Our customers get the highest standard of service with full compliance to their needs and their finance team’s demands.

We manage Israeli employees and expatriate employees based on a standardized model.

Our payroll Outsourcing  includes :

  • Maintaining payroll system and controlling information
  • Tax authorities reporting and payment
  • Bank payment of salary to employees
  • Archiving
  • Reporting
  • Customer support

Expatriate Employees Taxation

With respect to non-Israeli source personal or investment income that may be earned by the expatriate employee, this income would generally be outside the scope of Israeli taxation.

Under Israeli sourcing rules, employment income is regarded as being sourced at the place where the related work is performed. Accordingly, employment income derived by the expatriate employee relating to his performance of services in Israel would be subject to Israeli taxation, unless an exemption is made available in accordance with the relevant double tax treaty.

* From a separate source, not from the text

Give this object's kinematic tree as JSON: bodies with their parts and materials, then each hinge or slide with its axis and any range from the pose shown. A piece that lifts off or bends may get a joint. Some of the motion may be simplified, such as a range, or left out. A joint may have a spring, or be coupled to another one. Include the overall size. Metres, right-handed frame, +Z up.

Under local legislation the Israeli income tax liability that arises for the expatriate employee is the same, irrespective of:

  • The employer being a foreign entity or a branch or local subsidiary;
  • Whether the salary might be paid in Israel or abroad;
  • The salary being paid in foreign or local currency; or
  • Where the expatriate employee signs the employment contract.

Where there is no PE (Permanent Establishment) but the employees are in Israel for equal to or more than 183 days, the company will be required to register a WHT file to report the salaries and remit the applicable Israeli income taxes due. Where the liability for employee taxes are to be borne by the Company (and not the employees), in computing the Israeli income tax and social taxes due, it will be necessary to gross up the compensation for the taxes paid by the Company.

Basis of Israeli Taxation

Under Israeli tax law, non-resident individuals are generally taxable on a territorial basis on Israeli source income which is defined as income accrued or derived in Israel. With respect to non-Israeli source personal or investment income that may be earned by the expatriate employee, this income would generally be outside the scope of Israeli taxation.

Under Israeli sourcing rules, employment income is regarded as being sourced at the place where the related work is performed. Accordingly, employment income derived by the expatriate employee relating to his performance of services in Israel would be subject to Israeli taxation, unless an exemption is made available in accordance with the relevant double tax treaty.